Nationally, Apartment Realty Advisors have been involved in numerous dispositions for lenders over the past year. Below is a typical example of the Stages of Real Estate Ownership Grief that we have experienced:

Denial
It has been 12 months since John Value-Add bought the 400-unit Las Rundownas Apartments . He feels optimistic that the 5% cap he paid will be justified since his $10,000/unit rehab is almost complete. He expects to be realizing the $200 rent increases he projected any minute now. He’s confident that all he needs to hit his projected profits is maybe a little more marketing or a change in staff.

Anger
Another six months have passed. Management has been changed. John is frustrated that he can’t get any qualified traffic. Existing tenants are fleeing the increased rates and NOI has dropped to a level lower than at the time of purchase. In a drastic move, concessions are increased to two months and leasing standards relaxed. That 2-year IO Period is just about up and he had better start cash flowing. John feels increasingly irritated about the property’s performance, wondering why the market is devastating his fail-proof pro forma.

Bargaining
It is two years into the loan term; with the Interest-Only Period now over, the community’s cash flow is negative $25,000 a month and is worsening. The concessions given earlier have now turned into delinquency and the income continues to fall. If only the lender could cut John a break on his loan. Maybe drop his rate, go back to IO or the “holy grail” of loan modifications- the UPB reduction. If they would only do this, the deal would be solvent and he would be back on his feet with a fighting chance.

Depression
It is already 30 months into the deal. The investors refused a third capital call. The lender has been unresponsive to John’s overtures for a loan modification. The property has been capital-starved for months now and much of the $10,000/unit renovations have worn off due to the low quality of tenants. Turns are almost impossible to do with any semblance of professionalism. He has resorted “As Is” leasing, knowing that this is the beginning of the end and reluctant to keep fighting to keep the property above water.

Acceptance
36 Months in. Occupancy is down to 70%. The good tenants have moved out because of the poor tenant profile on the property. John realizes that all of his equity is out of the deal with very little chance of ever recovering it even if the lender reduces his UPB by 30%. Cap rates have increased 60% since his purchase and his NOI is down 15% from purchase. Even with the reduced UPB to get out even, he will have to increase his NOI by over 40%. It is not likely given everything else that is going on in the economy.
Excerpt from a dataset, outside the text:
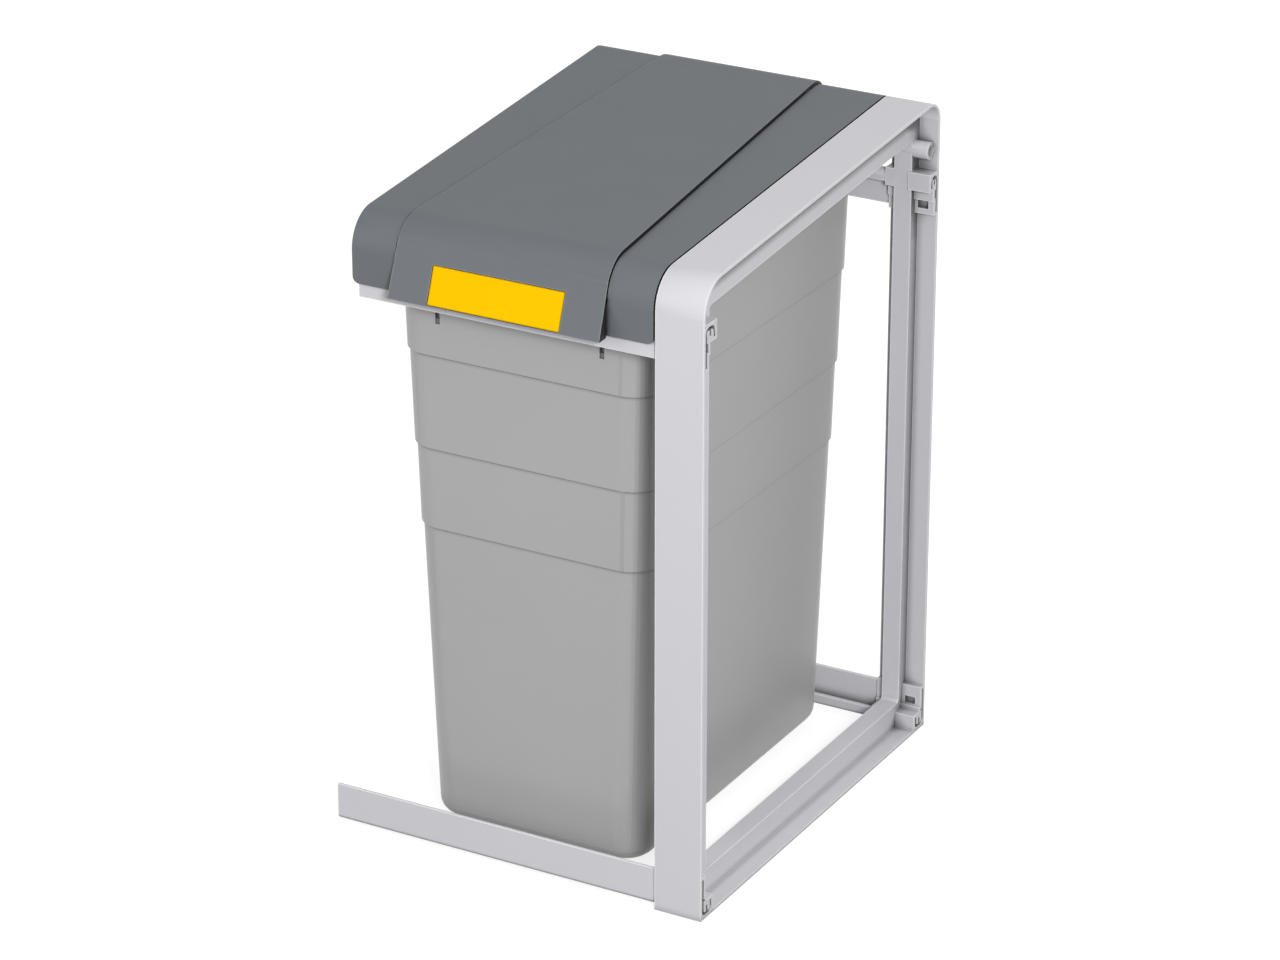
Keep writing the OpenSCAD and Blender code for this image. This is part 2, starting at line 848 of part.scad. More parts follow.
// Region under the flap's outer surface, moved in by d: down to the level base in front, and
// at the rear an arc about the pins, whose tail wraps round below them into the gutter
module flap_outline(d, base, wrap = tail_wrap) {
    corner_z = flap_corner_z(d);
    reach = 2 * tail_r;
    far_y = flap_axis_y + reach;
    difference() {
        rounded_outline(
            [
                [lip_y(base, d), base],
                [2 * front_r, base],
                [flap_axis_y, flap_axis_z],
                [far_y, flap_axis_z - reach * tan(wrap)],
                [far_y, top_z(far_y, d - flap_rise)],
                [lip_y(corner_z, d), corner_z]
            ],
            [0, 0, 0, 0, 0, front_r + flap_rise - d]
        );
        translate([flap_axis_y, flap_axis_z])
            difference() {
                polygon([
                    [0, 0],
                    2 * reach * [-sin(top_slope), cos(top_slope)],
                    [2 * reach, 2 * reach],
                    [2 * reach, -2 * reach],
                    [0, -2 * reach]
                ]);
                circle(tail_r - d + arc_over);
            }
    }
}

// Plan view of the flap, made wider by g on each side
module flap_plan(g = 0) {
    front_y = -lip_out - over;
    rear_y = frame_depth + flap_rise + over;
    translate([centre_x, 0])
        polygon([
            [-flap_half(front_y) - g, front_y],
            [flap_half(front_y) + g, front_y],
            [flap_half(rear_y) + g, rear_y],
            [-flap_half(rear_y) - g, rear_y]
        ]);
}

// Skirts along the flap's sides, down to just above the ledge
module flap_skirts() {
    intersection() {
        linear_extrude(2 * front_height)
            difference() {
                flap_plan();
                flap_plan(-skirt_t);
            }
        along_x(cover_left, cover_right)
            intersection() {
                cover_skin(-flap_rise + flap_t - joint, coaming_h - skirt_t - ledge_gap);
                rect([0, coaming_edge], [flap_axis_y - tail_r - tail_gap, 2 * front_height]);
            }
    }
}

// Cheeks that close the lip's sides, in front of the cover
module lip_cheeks() {
    intersection() {
        linear_extrude(2 * front_height)
            difference() {
                flap_plan();
                flap_plan(-skirt_t);
            }
        along_x(cover_left, cover_right)
            intersection() {
                flap_outline(joint, lip_edge);
                rect([-lip_out, lip_edge], [-cheek_gap, 2 * front_height]);
            }
    }
}

// Ear that hangs the flap on a pin
module flap_ear(side) {
    outer = centre_x + side * (flap_half(flap_axis_y) - skirt_t);
    inner = outer - side * ear_t;
    along_x(min(inner, outer), max(inner, outer)) {
        translate([flap_axis_y, flap_axis_z]) circle(ear_r);
        intersection() {
            rect([flap_axis_y - ear_r, flap_axis_z], [flap_axis_y + ear_r, 2 * front_height]);
            flap_outline(joint, lip_edge);
        }
    }
}

// Places a plate on the lip: X as usual, Y into the lip, Z up along it from its lower edge
module on_lip() {
    translate([centre_x, -lip_out, lip_edge])
        rotate([-lip_lean, 0, 0])
            children();
}

module flap() {
    color(cover_colour)
        placed()
            difference() {
                union() {
                    intersection() {
                        along_x(cover_left, cover_right)
                            difference() {
                                flap_outline(0, lip_edge);
                                flap_outline(flap_t, lip_edge - over, tail_wrap + hollow_wrap);
                            }
                        linear_extrude(2 * front_height) flap_plan();
                    }
                    flap_skirts();
                    lip_cheeks();
                    for (side = [-1, 1]) flap_ear(side);
                }
                on_lip()
                    box(
                        [-label_w / 2 - label_gap, -over, label_edge - label_gap],
                        [label_w / 2 + label_gap, label_recess, label_edge + label_h + label_gap]
                    );
                along_x(centre_x - flap_pin_end, centre_x + flap_pin_end)
                    translate([flap_axis_y, flap_axis_z]) circle(flap_pin_r + pin_fit);
            }
}

flap_pin_start = flap_half(flap_axis_y) - skirt_t - ear_t;
flap_pin_end = tail_half + skirt_t / 2 + ear_t;

module flap_pin(side) {
    near = centre_x + side * flap_pin_start;
    far = centre_x + side * flap_pin_end;
    color(pin_colour)
        placed()
            along_x(min(near, far), max(near, far))
                translate([flap_axis_y, flap_axis_z]) circle(flap_pin_r);
}

module right_flap_pin() {
    flap_pin(1);
}

module left_flap_pin() {
    flap_pin(-1);
}

module label_strip() {
    color(label_colour)
        placed()
            on_lip()
                box(
                    [-label_w / 2, label_recess - label_t, label_edge],
                    [label_w / 2, label_recess, label_edge + label_h]
                );
}

// Outline of the bucket at one level: level, half-width, front, rear and corner radius
function bucket_ring(z, half, front, rear, r) =
    let (centres = [[half - r, front + r], [half - r, rear - r], [r - half, rear - r], [r - half, front + r]])
        [
            for (k = [0 : 3])
                for (i = [0 : corner_steps])
                    let (a = 90 * (k - 1 + i / corner_steps))
                        [centre_x + centres[k].x + r * cos(a), centres[k].y + r * sin(a), z]
        ];

// Closed skin through a stack of rings with as many points each, lowest first
module loft(rings) {
    n = len(rings[0]);
    last = (len(rings) - 1) * n;
    polyhedron(
        points = [for (ring = rings) each ring],
        faces = concat(
            [[for (i = [0 : n - 1]) i]],
            [
                for (k = [0 : len(rings) - 2])
                    for (i = [0 : n - 1])
                        let (a = k * n + i, b = k * n + (i + 1) % n)
                            each [[a, a + n, b], [b, a + n, b + n]]
            ],
            [[for (i = [n - 1 : -1 : 0]) last + i]]
        )
    );
}

rim_z = bars_top + rim_seat;
slot_end = bars_top - slot_z;
ledges = [for (depth = [upper_ledge_z, middle_ledge_z, lower_ledge_z]) bars_top - depth];

// Half-width and inset of the front and rear at a height z, after a number of steps
function upper_half(z, steps) = bucket_w / 2 - (rim_z - z) * tan(side_lean) - steps * step_side;
function upper_inset(z, steps) = (rim_z - z) * tan(front_lean) + steps * step_front;

// One ring of the bucket in its upper tiers, t inside its outer face
function tier_ring(z, steps, t) = bucket_ring(
    z,
    upper_half(z, steps) - t,
    bucket_front + upper_inset(z, steps) + t,
    frame_depth - bucket_rear - upper_inset(z, steps) - t,
    bucket_r - t
);

bottom_front = (bucket_front + frame_depth - bucket_rear - bottom_d) / 2;

// One ring of the bucket's rounded bottom edge, at an angle from the floor
function edge_ring(angle, t) = let (r = bottom_r - t, inset = t + r * (1 - sin(angle)))
    bucket_ring(
        bucket_z + t + r * (1 - cos(angle)),
        bottom_w / 2 - inset,
        bottom_front + inset,
        bottom_front + bottom_d - inset,
        bucket_r - inset
    );

// The bucket's body as a solid, t inside its outer face, up to a level top
module bucket_solid(t, top) {
    loft(concat(
        [for (i = [0 : edge_steps]) edge_ring(90 * i / edge_steps, t)],
        [
            tier_ring(ledges[2] + t, 3, t),
            tier_ring(ledges[2] + t, 2, t),
            tier_ring(ledges[1] + t, 2, t),
            tier_ring(ledges[1] + t, 1, t),
            tier_ring(ledges[0] + t, 1, t),
            tier_ring(ledges[0] + t, 0, t),
            tier_ring(top, 0, t)
        ]
    ));
}

rim_half = cover_w / 2 - cover_t - rim_gap;

// Plan view of a rectangle with round corners
module rounded_plan(half, front, rear, r) {
    translate([centre_x, 0]) {
        rect([-half + r, front], [half - r, rear]);
        rect([-half, front + r], [half, rear - r]);
        for (x = [-half + r, half - r])
            for (y = [front + r, rear - r])
                translate([x, y]) circle(r);
    }
}

module bucket() {
    color(bucket_colour)
        placed()
            difference() {
                union() {
                    bucket_solid(0, rim_z + rim_t + bead_h);
                    translate([0, 0, rim_z])
                        linear_extrude(rim_t)
                            rounded_plan(rim_half, rim_front, frame_depth - rim_rear, bucket_r);
                }
                bucket_solid(bucket_t, rim_z + rim_t + bead_h + over);
                for (side = [-1, 1])
                    box(
                        [centre_x + side * slot_offset - slot_w / 2, 0, slot_end],
                        [
                            centre_x + side * slot_offset + slot_w / 2,
                            bucket_front + bucket_r,
                            slot_end + slot_len
                        ]
                    );
            }
}

module bag_clamp_frame() {
    bead_top = rim_z + rim_t + bead_h;
    foot_z = bead_top - clamp_h;
    half = upper_half(foot_z, 0) - bucket_t - clamp_gap;
    front = bucket_front + upper_inset(foot_z, 0) + bucket_t + clamp_gap;
    rear = frame_depth - bucket_rear - upper_inset(foot_z, 0) - bucket_t - clamp_gap;
    r = bucket_r - bucket_t - clamp_gap;
    seat_z = bead_top + rim_seat;
    tip_z = slot_end + tongue_gap;
    hook_y = bucket_front + upper_inset(tip_z, 0) + hook_recess;
    color(bucket_colour)
        placed() {
            difference() {
                union() {
                    translate([0, 0, foot_z])
                        linear_extrude(seat_z - foot_z + clamp_t)
                            rounded_plan(half, front, rear, r);
                    translate([0, 0, seat_z])
                        linear_extrude(clamp_t)
                            rounded_plan(
                                half + clamp_flange, front - clamp_flange,
                                rear + clamp_flange, r + clamp_flange
                            );
                }
                translate([0, 0, foot_z - over])
                    linear_extrude(clamp_h + clamp_t + 3 * over)
                        rounded_plan(
                            half - clamp_t, front + clamp_t, rear - clamp_t, r - clamp_t
                        );
            }
            for (side = [-1, 1]) {
                x = centre_x + side * slot_offset;
                box([x - tongue_w / 2, front, tip_z], [x + tongue_w / 2, front + clamp_t, foot_z + over]);
                box(
                    [x - tongue_w / 2, hook_y, tip_z],
                    [x + tongue_w / 2, front + joint, tip_z + hook_h]
                );
            }
        }
}

module cover_buffers() {
    color(rubber_colour)
        placed()
            for (x = [cover_left + landing_w - buffer_r, cover_right - landing_w + buffer_r])
                translate([x, landing_y, bars_top + buffer_gap])
                    cylinder(r = buffer_r, h = buffer_h);
}

side_frame();
front_lower_crossbar();
rear_lower_crossbar();
front_upper_crossbar();
rear_upper_crossbar();
cover();
right_cover_pin();
left_cover_pin();
flap();
right_flap_pin();
left_flap_pin();
label_strip();
bucket();
bag_clamp_frame();
cover_buffers();
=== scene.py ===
"""Looks of a waste sorting module: side frame, crossbars, cover, flap, bucket and bag clamp."""

import logging
import math
from dataclasses import dataclass
from enum import Enum
from typing import Callable, Sequence

import bmesh
import bpy
from mathutils import Euler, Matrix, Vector

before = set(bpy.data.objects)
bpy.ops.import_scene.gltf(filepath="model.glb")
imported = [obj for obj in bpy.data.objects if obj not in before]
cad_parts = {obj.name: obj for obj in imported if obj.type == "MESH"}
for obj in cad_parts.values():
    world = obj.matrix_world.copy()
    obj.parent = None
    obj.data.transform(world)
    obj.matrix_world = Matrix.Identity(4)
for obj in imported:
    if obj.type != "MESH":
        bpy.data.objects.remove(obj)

logging.basicConfig(level=logging.INFO, format="%(message)s")
LOG = logging.getLogger("module")

MM = 0.001

# Painted edge highlight and shadow line: where the edge tone starts and where it is full.
EDGE_TONE_START, EDGE_TONE_FULL = 0.962, 0.92
# Painted shade under overhangs: where it starts and where it is full.
OVERHANG_SHADE_START, OVERHANG_SHADE_FULL = 0.48, 0.24
LEANS_RIGHT = 0.6
LOOK_SAMPLES = 8
DRIFT_SCALE = 26.0
BUMP_DEPTH = 0.2 * MM
WELD_GAP = 2e-6
FLAT_ANGLE = 0.6
EDGE_SEGMENTS = 2
EDGE_ANGLE = 35.0
WHITE = (1.0, 1.0, 1.0, 1.0)

Tone = tuple[float, float, float]


class Grain(Enum):
    """How the mould's wall or the drawing die leaves a surface."""

    SATIN = "satin"
    SPARK = "spark"
    SMOOTH = "smooth"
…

A neighboring property was just sold as REO for half of his basis anyway. Maybe having one foreclosure on his record won’t be too bad. Besides, he has those other six deals in Michigan to worry about.

Moral of the story? Not sure there is one for John Value-Add but lenders should catch these borrowers earlier rather than later. Unfortunately for many lenders, the borrower stays in the Denial stage too long and by the time he reaches out to the lender, the deal is already long gone.